According to the RTS judges, Crawford "showed complete mastery of the reporter's art – tremendous enterprise, polished writing and great screen presence, together with remarkable personal courage and the ability to work under sustained pressure in dangerous places". The previous year, she won the most prestigious prize in news broadcasting for her coverage of the Mumbai bombings and before that, she was rewarded for her fearless coverage of the upheaval in Pakistan.

But because her employer, Sky News, has a comparatively small audience, Crawford does not have the profile of the BBC's John Simpson or that enjoyed by Kate Adie during the Eighties.

Before she heads for the airport, Crawford talks about her time embedded with the Taliban last October. She describes a process "like something out of Spooks" as she was led to a remote meeting place by a series of guides with walkie-talkies who took her and colleague Stuart Ramsay into the hills. Beneath her full-blue burka she wore her trademark pink headscarf. "I always keep my head covered because it's respectful – it's shocking [for the Taliban] to see a white woman, let alone one without a headdress on, it's a bit like walking into a room in a bikini."

She recalls one occasion when she was in a room with 50 young Taliban fighters. "So many were filming me on their mobile phones. It was all this," she says, gesturing to show a phone camera being raised from foot level slowly up the body. "I felt like I was being mentally stripped. It was so disconcerting, something they would never do to their own women folk. The commander let it go for a bit and then said stop, to keep them in order."

But, though she admits that in her line of work "you've only got so many lives", she is rarely afraid, claiming that her gender often helps to defuse situations. The Taliban commander stressed: "We don't want you to go away thinking we don't like women".

She has recently been in Tunisia, Bahrain and Egypt, confronting secret police in Alexandria and finding herself surrounded by an angry mob provoked by what she believes were pro-government agent provocateurs. Though she describes the sexual assault in Cairo on the CBS News correspondent Lara Logan as a "really horrible incident", it hasn't put her off. "When we were in big crowds, people were actively looking after us in Tunisia and Bahrain, even though the authorities don't want you there and they are the ones causing trouble. In Bahrain [protesters] were handing us flowers."

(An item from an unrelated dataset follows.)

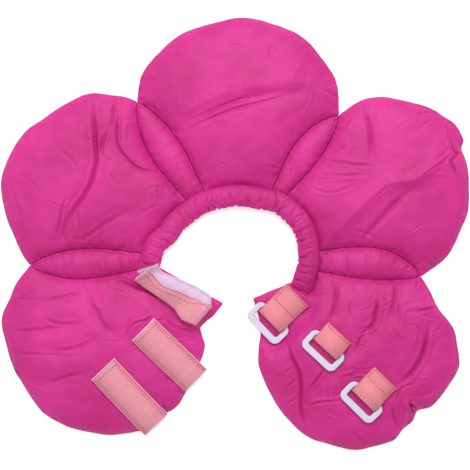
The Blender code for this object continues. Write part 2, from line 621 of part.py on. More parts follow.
def build():
    for thing in list(bpy.data.objects):
        bpy.data.objects.remove(thing)

    taffeta = make_material("fuchsia_taffeta", (0.64, 0.055, 0.28), 0.38)
    webbing = make_material("pink_webbing", (0.76, 0.30, 0.36), 0.7)
    pile = make_material("lilac_pile", (0.70, 0.45, 0.60), 0.9)
    plastic = make_material("white_plastic", (0.80, 0.76, 0.84), 0.3)

    collar = bpy.data.objects.new("collar", None)
    bpy.context.scene.collection.objects.link(collar)
    made = []

    panels = {name: panel(name, petal_loop(name), PETAL_CROWN) for name in PETALS}
    for name in GUSSETS:
        panels[name] = panel(name, gusset_loop(name), GUSSET_CROWN)

    # Tabs: the petal is flat under each one and under its ring
    open_top = surface(panels.values())
    tab_frames = {}
    for key, tab in TABS.items():
        heading = math.radians(tab["heading"])
        direction = np.array([math.cos(heading), math.sin(heading)])
        origin = on_petal(tab["petal"], *tab["sewn"])
        reach = tab["length"] * TAB_LENGTH - PIN_SETBACK + RING_DEPTH
        marks = [0.0, reach / 2, reach]
        levels = [height_at(open_top, origin + direction * d, SEAM_HEIGHT) for d in marks]
        rise = float(np.clip((levels[-1] - levels[0]) / marks[-1], -TAB_SLOPE, TAB_SLOPE))
        start = float(np.mean([level - rise * d for level, d in zip(levels, marks)])) - BED_DEPTH
        profile = [(0.0, start), (reach, start + rise * reach)]
        press(panels[tab["petal"]], origin, direction, profile, RING_LENGTH / 2)
        tab_frames[key] = (origin, direction, rise)

    # Straps: each one beds into the petal along its length
    strap_lines = {}
    for key, strap in FLAT_STRAPS.items():
        heading = math.radians(strap["heading"])
        direction = -np.array([math.cos(heading), math.sin(heading)])
        free = on_petal(strap["petal"], *strap["free"])
        strap_lines[key] = (free - direction * STRAP_LENGTH, direction)
    sewn, fold, free = (on_petal(DOUBLE_STRAP["petal"], *DOUBLE_STRAP[k]) for k in ("sewn", "fold", "free"))
    reach = float(np.linalg.norm(sewn - fold))
    strap_lines["1"] = (fold, (sewn - fold) / reach)
    for key, (origin, direction) in strap_lines.items():
        spots = np.linspace(2 * PANEL_STEP, STRAP_LENGTH, 9)
        levels = [height_at(open_top, origin + direction * d) for d in spots]
        profile = [(d, max(level - BED_DEPTH, SEAM_HEIGHT)) for d, level in zip(spots, levels) if level > 0]
        press(panels["petal_lower_left"], origin, direction, profile, WEBBING_WIDTH / 2)

    for part in panels.values():
        made.append(place(part["name"], panel_mesh(part), taffeta, collar, smooth=True))
    made.append(place("neck_roll", roll_mesh(), taffeta, collar, smooth=True))

    roll = bmesh.new()
    roll.from_mesh(made[-1].data)
    roll.transform(Matrix.Scale(1 / MM, 4))
    roll_part = dict(points=[(v.co.x, v.co.y) for v in roll.verts], heights=[v.co.z for v in roll.verts],
                     triangles=[[v.index for v in face.verts] for face in roll.faces])
    roll.free()
    tree = surface([*panels.values(), roll_part])

    # Flat straps: webbing over pile, turned down over the petal's edge at the folded end
    half = WEBBING_WIDTH / 2
    glue = LAY_GAP / 2
    stack = 2 * glue + LINING_THICKNESS
    for key in FLAT_STRAPS:
        origin, direction = strap_lines[key]
        edge = 0.0
        while height_at(tree, origin + direction * edge) == 0.0:
            edge += 0.5
        spots = list(np.linspace(edge, STRAP_LENGTH, 14))
        base = lay(tree, origin, direction, spots, half)
        path = [(d, h + LINING_THICKNESS + glue) for d, h in zip(spots, base)]
        path.insert(0, (edge - 0.75 * STRAP_LIP, path[0][1] - 0.2 * STRAP_LIP))
        path.insert(0, (edge - STRAP_LIP, max(path[0][1] - 0.6 * STRAP_LIP, 1.0)))
        stations = path_stations(path, origin, direction)
        made.append(place("strap_lining_" + key, ribbon_mesh(stations, glue, glue + LINING_THICKNESS, half),
                          pile, collar))
        short = path_stations(path[:-1] + [(path[-1][0] - 0.8, path[-1][1])], origin, direction)
        made.append(place("strap_" + key, ribbon_mesh(short, -glue - WEBBING_THICKNESS, -glue, half),
                          webbing, collar))

    # The strap by the neck: a lower layer on the petal, a fold, and an upper layer that springs up
    origin, direction = strap_lines["1"]
    spots = list(np.linspace(0.0, reach, 12))
    base = lay(tree, origin, direction, spots, half)
    base[:3] = [max(base[:3])] * 3
    lower = [(d, h + WEBBING_THICKNESS + glue) for d, h in zip(spots, base)]
    stations = [(c, -a, -n) for c, a, n in path_stations(lower, origin, direction)][::-1]
    turn = stack + 1.2
    centre, across, _ = stations[-1]
    outward = Vector((-direction[0], -direction[1], 0))
    for degrees in (-60, -20, 20, 60):
        angle = math.radians(degrees)
        normal = -(outward * math.cos(angle) + Vector((0, 0, math.sin(angle))))
        stations.append((centre + Vector((0, 0, turn)) - normal * turn, across, normal))
    line = free - fold
    reach_up = float(np.linalg.norm(line))
    heading = line / reach_up
    for i in range(1, 13):
        t = i / 12
        tilt = math.asin(min(STRAP_LIFT / WEBBING_WIDTH, 0.9)) * min(1.0, 1.6 * t) * 0.999
        x, y = fold + line * t
        level = max(np.interp(t * reach, spots, [h for _, h in lower]), lower[0][1] + (lower[-1][1] - lower[0][1]) * t)
        z = level + 2 * turn + half * math.sin(tilt)
        side = Vector((heading[1] * math.cos(tilt), -heading[0] * math.cos(tilt), math.sin(tilt)))
        forward = Vector((heading[0], heading[1], 0))
        stations.append((Vector((x, y, z)), side, forward.cross(side).normalized()))
    made.append(place("strap_lining_1", ribbon_mesh(stations, glue, glue + LINING_THICKNESS, half), pile, collar))
    made.append(place("strap_1", ribbon_mesh(stations, -glue - WEBBING_THICKNESS, -glue, half), webbing, collar))

    # Tabs and their rings, which swing on their hidden pins
    for key, tab in TABS.items():
        origin, direction, rise = tab_frames[key]
        length = tab["length"] * TAB_LENGTH
        lean = math.atan(rise)
        across = Vector((direction[1], -direction[0], 0))
        forward = Vector((direction[0] * math.cos(lean), direction[1] * math.cos(lean), math.sin(lean)))
        up = across.cross(forward)
        frame = Matrix((across, forward, up)).transposed().to_4x4()
        level = -1e9
        for s in np.linspace(0, length, 12):
            for side in np.linspace(-half, half, 9):
                spot = origin + direction * s + np.array(across.xy) * side
                level = max(level, height_at(tree, spot) + LAY_GAP - rise * s)
        frame.translation = Vector((origin[0], origin[1], level))
        made.append(place("tab_" + key, tab_mesh(length, frame), webbing, collar))
        pin = tab_profile(length)[2]
        hinge = frame @ Vector((0, pin[0], pin[1]))
        drop = -1e9
        for out in np.linspace(0.25 * RING_DEPTH, RING_DEPTH - RING_PIN / 2, 8):
            for side in np.linspace(-RING_LENGTH / 2, RING_LENGTH / 2, 9):
                spot = hinge + forward * out + across * side
                need = height_at(tree, spot) + LAY_GAP + RING_THICKNESS / 2 - hinge.z
                drop = max(drop, math.atan2(need, out))
        outward = Vector((direction[0] * math.cos(drop), direction[1] * math.cos(drop), math.sin(drop)))
        ring_frame = Matrix((across, outward, across.cross(outward))).transposed().to_4x4()
        ring_frame.translation = hinge
        ring = ring_mesh()
        ring.transform(ring_frame)
        made.append(place("ring_" + key, ring, plastic, collar, frame=ring_frame, smooth=True))

    # Stand the whole on the middle of its underside
    bpy.context.view_layer.update()
    corners = [thing.matrix_world @ vertex.co for thing in made for vertex in thing.data.vertices]
    low = [min(c[i] for c in corners) for i in range(3)]
    high = [max(c[i] for c in corners) for i in range(3)]
    collar.location = (-(low[0] + high[0]) / 2, -(low[1] + high[1]) / 2, -low[2])


build()
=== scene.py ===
# Soft recovery collar for a cat or small dog, opened out, laid flat and seen from above.
# Padded taffeta petals and gussets, a gathered neck roll, ribbed webbing straps and tabs,
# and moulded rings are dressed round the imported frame.
import json
import math

import bmesh
import bpy
import numpy as np
from mathutils import Matrix, Vector, noise
from mathutils.bvhtree import BVHTree
from mathutils.geometry import delaunay_2d_cdt


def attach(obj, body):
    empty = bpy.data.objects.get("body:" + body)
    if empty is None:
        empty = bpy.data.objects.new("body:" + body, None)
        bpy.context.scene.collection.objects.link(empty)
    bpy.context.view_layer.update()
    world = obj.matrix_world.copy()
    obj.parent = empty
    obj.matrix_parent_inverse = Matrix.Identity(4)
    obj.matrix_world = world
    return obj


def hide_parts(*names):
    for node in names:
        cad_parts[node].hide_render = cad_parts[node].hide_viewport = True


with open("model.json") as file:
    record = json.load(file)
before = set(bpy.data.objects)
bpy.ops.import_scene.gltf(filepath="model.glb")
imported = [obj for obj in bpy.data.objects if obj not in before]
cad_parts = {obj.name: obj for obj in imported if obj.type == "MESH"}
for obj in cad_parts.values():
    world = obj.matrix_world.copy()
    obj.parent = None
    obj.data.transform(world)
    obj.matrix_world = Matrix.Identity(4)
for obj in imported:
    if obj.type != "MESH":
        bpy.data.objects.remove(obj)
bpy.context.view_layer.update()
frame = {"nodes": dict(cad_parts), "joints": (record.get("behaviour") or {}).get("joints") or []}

scene = bpy.context.scene
mm = 0.001
pixel = 0.8  # millimetres, from the 25 mm webbing in the photograph
photoMiddle = (234.96, 233.9)
neckCentre = np.array([2.43, -22.48])
farAway = 1e9
noise.seed_set(7)  # noise_vector would start from the clock otherwise, and no two runs would agree
print("frame loaded:", len(frame["nodes"]), "nodes")


def fromPhoto(points):
    # places drawn over the photograph, in millimetres on the floor
    return [np.array([(x - photoMiddle[0]) * pixel, (photoMiddle[1] - y) * pixel]) for x, y in points]


def hexColour(code):
    parts = [int(code[i:i + 2], 16) / 255 for i in (1, 3, 5)]
    return (*[c / 12.92 if c <= 0.04045 else ((c + 0.055) / 1.055) ** 2.4 for c in parts], 1.0)


def addNode(tree, kind, inputs=None, **settings):
    made = tree.nodes.new(kind)
    for key, value in settings.items():
        setattr(made, key, value)
    for key, value in (inputs or {}).items():
        source = value.outputs[0] if isinstance(value, bpy.types.Node) else value
        if isinstance(source, bpy.types.NodeSocket):
            tree.links.new(source, made.inputs[key])
        else:
            made.inputs[key].default_value = source
    return made


def startMaterial(name, levels):
    material = bpy.data.materials.new(name)
    material.use_nodes = True
    tree = material.node_tree
    shader = tree.nodes["Principled BSDF"]
    for label, level in levels.items():
        shader.inputs[label].default_value = level
    return material, tree, shader, addNode(tree, "ShaderNodeTexCoord").outputs["Object"]


def spread(tree, pattern, low, high):
    return addNode(tree, "ShaderNodeMapRange", {"Value": pattern, "From Min": low, "From Max": high})


def mixed(tree, share, first, second):
    first, second = (hexColour(c) if isinstance(c, str) else c for c in (first, second))
    return addNode(tree, "ShaderNodeMix", {0: share, 6: first, 7: second}, data_type="RGBA").outputs[2]


def relief(tree, height, strength, depth, **under):
    return addNode(tree, "ShaderNodeBump", {"Height": height, "Strength": strength, "Distance": depth * mm, **under})


def dress(tree, shader, colour, surface=None):
    tree.links.new(colour, shader.inputs["Base Color"])
    if surface:
        tree.links.new(surface.outputs[0], shader.inputs["Normal"])


# deep is a painted shade colour: the dye turns towards it in seams, fold hollows and the neck roll's gathers
taffetaLook = dict(lit="#CD2B88", mid="#BC1F79", deep="#96084C", sheen="#FF7CC0", thread=0.8, crinkle=7.0)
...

Crawford was detained in all three of those Arab countries. During her career, she has faced live bullets, tear-gas, rubber bullets, IEDs, mortar shells, Molotov cocktails, water cannon and bamboo whips. Her experiences covering the Mumbai attacks, while based in India, did not stop her later going to the city's Taj hotel (the scene of atrocities) for a family holiday to celebrate the birthday of her husband Richard Edmondson, former horse racing correspondent of The Independent. "It's a really beautiful hotel and I think it's important that, when my kids are living in a country where these things are going on, you don't keep it away from them."

In live debates with viewers, she has faced criticism for not being a more conventional mother. "They say 'She's a mother of four, why would she want to do such a dangerous job?'" says Crawford. "Frankly, that argument is so sexist and so patronising it's not even worthy of a response."

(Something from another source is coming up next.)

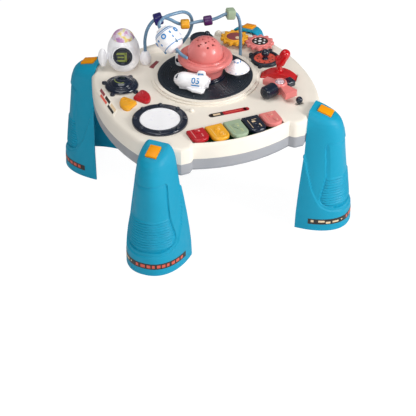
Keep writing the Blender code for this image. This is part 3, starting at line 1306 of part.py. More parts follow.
def build_joystick():
    """The cover is a thick sector on the axle, seen as a saddle in its slot."""
    rim = arc((0, 0), STICK_RADIUS, 90 - STICK_HALF_ANGLE, 90 + STICK_HALF_ANGLE, 14)
    hub = arc((0, 0), STICK_HUB_RADIUS, 180, 360, 8)
    sector = plate_mesh(rim + hub, -STICK_WIDTH / 2, STICK_WIDTH / 2, (arc((0, 0), AXLE_RADIUS + GAP, 0, 337.5, 15),))
    sector.transform(Matrix.Rotation(math.pi / 2, 4, "X"))
    place("joystick_cover", sector, "red", (STICK_X, STICK_Y, STICK_AXLE_Z), about_z(STICK_TURN))
    low = STICK_RADIUS + GAP
    stem = cylinder_mesh(STICK_STEM_RADIUS, low, low + STEM_LENGTH, SMALL_STEPS)
    grip_profile = capsule_profile(GRIP_RADIUS, GRIP_LENGTH, GRIP_RADIUS / 2)
    bottom = GRIP_RADIUS / 4
    grip_profile = grip_profile[:-2] + [(GRIP_RADIUS, bottom), (GRIP_RADIUS - bottom, 0), (0, 0)]
    grip = moved(turned_mesh(grip_profile, SMALL_STEPS), (0, 0, low + STEM_LENGTH - 2 * bottom),
                 Matrix.Rotation(math.radians(GRIP_LEAN), 4, "Y"))
    place("joystick_handle", unite(stem, grip), "red", (STICK_X, STICK_Y, STICK_AXLE_Z), about_z(STICK_TURN))


# Spinner

def build_spinner():
    low = SPIN_ARM_LOW
    high = low + SPIN_ARM_THICK
    middle = (low + high) / 2
    hub = turned_mesh([(0, SPIN_HUB_HEIGHT), (SPIN_HUB_RADIUS, SPIN_HUB_HEIGHT), (SPIN_HUB_RADIUS, GAP),
                       (STEM_RADIUS, GAP), (STEM_RADIUS, -STEM_DROP), (0, -STEM_DROP)], SMALL_STEPS)
    inner = SPIN_HUB_RADIUS / 2
    reach = SPIN_ARM_REACH
    arm = rounded_box((reach - inner, SPIN_ARM_WIDTH, SPIN_ARM_THICK), SPIN_ARM_THICK / 5,
                      ((reach + inner) / 2, 0, middle), 1)
    moved(arm, turn=about_z(SPIN_ARM_ANGLE))
    share_near = 0.4
    outline = [(inner, -SPIN_WEDGE_WIDTH / 2 * share_near), (SPIN_WEDGE_REACH, -SPIN_WEDGE_WIDTH / 2),
               (SPIN_WEDGE_REACH, SPIN_WEDGE_WIDTH / 2), (inner, SPIN_WEDGE_WIDTH / 2 * share_near)]
    wedge = plate_mesh(rounded_corners(outline, [0, KEY_EDGE, KEY_EDGE, 0], 2), low, high)
    moved(wedge, turn=about_z(SPIN_WEDGE_ANGLE))
    pegs = []
    for angle in (SPIN_DRUM_ANGLE, SPIN_SLAB_ANGLE):
        peg = cylinder_mesh(SPIN_PEG_RADIUS, inner, SPIN_PEG_REACH, 12)
        lay = about_z(angle) @ Matrix.Rotation(math.pi / 2, 4, "Y")
        pegs.append(moved(peg, (0, 0, middle), lay))
    centre = (SPIN_X, SPIN_Y, DECK_TOP)
    place("spinner_cross", unite(hub, arm, wedge, *pegs), "pink", centre)
    hole = SPIN_PEG_RADIUS + GAP
    edge = SPIN_DRUM_RADIUS / 5
    drum = turned_mesh([(0, SPIN_DRUM_FAR), (SPIN_DRUM_RADIUS - edge, SPIN_DRUM_FAR),
                        (SPIN_DRUM_RADIUS, SPIN_DRUM_FAR - edge), (SPIN_DRUM_RADIUS, SPIN_DRUM_NEAR + edge),
                        (SPIN_DRUM_RADIUS - edge, SPIN_DRUM_NEAR), (hole, SPIN_DRUM_NEAR),
                        (hole, SPIN_PEG_REACH + GAP), (0, SPIN_PEG_REACH + GAP)], SMALL_STEPS)

    lay = about_z(SPIN_DRUM_ANGLE) @ Matrix.Rotation(math.pi / 2, 4, "Y")
    place("spinner_drum", moved(drum, (0, 0, middle), lay), "navy", centre)
    slab = rounded_box((SPIN_SLAB_FAR - SPIN_SLAB_NEAR, SPIN_SLAB_WIDTH, SPIN_SLAB_THICK), SPIN_SLAB_THICK / 6,
                       ((SPIN_SLAB_FAR + SPIN_SLAB_NEAR) / 2, 0, middle), 1)
    bore = cylinder_mesh(hole, 0, SPIN_PEG_REACH + GAP, 12)
    slab = cut(slab, moved(bore, (0, 0, middle), Matrix.Rotation(math.pi / 2, 4, "Y")))
    place("spinner_slab", moved(slab, turn=about_z(SPIN_SLAB_ANGLE)), "navy", centre)
    lens = turned_mesh(capsule_profile(SPIN_LENS_RADIUS, SPIN_LENS_HEIGHT, SPIN_LENS_HEIGHT * 0.8,
                                       SPIN_HUB_HEIGHT + GAP), SMALL_STEPS)
    place("spinner_lens", lens, "clear", centre)


def build_knob():
    neck = KNOB_NECK
    reach = math.degrees(math.acos(neck / KNOB_RADIUS))
    ball = [polar(KNOB_RADIUS, 90 - (90 + reach) * step / 6, (0, KNOB_LIFT)) for step in range(1, 7)]
    under = -WALL - GAP
    foot = 2 * neck
    profile = [(0, KNOB_LIFT + KNOB_RADIUS)] + ball + [(neck, under), (foot, under), (foot, under - WALL / 2),
                                                       (0, under - WALL / 2)]
    place("slide_knob", turned_mesh(profile, 16), "navy", (KNOB_X, KNOB_Y, DECK_TOP))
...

The correspondent – a great conversationalist with a sense of mischief – probably got her taste for adventure from her own mother, who twice escaped Japanese bombing in Shanghai before arriving in Britain as a refugee, then promptly heading to Nigeria as a half-British, half-Chinese single woman on a French mail boat. In Africa, she met Crawford's father, a British engineer, and the Sky reporter grew up in Nigeria, Zambia and Zimbabwe. She completed her education in England and took a job on the Wokingham Times.

She will relocate to Africa, the continent of her childhood, in the summer. In fact, as you read this, she is already there, covering the Libya story. Crawford wouldn't want to be doing anything else. "As my husband says, 'Even if we won two million quid you wouldn't give up your job because you get such an energy from it. It makes you come alive'."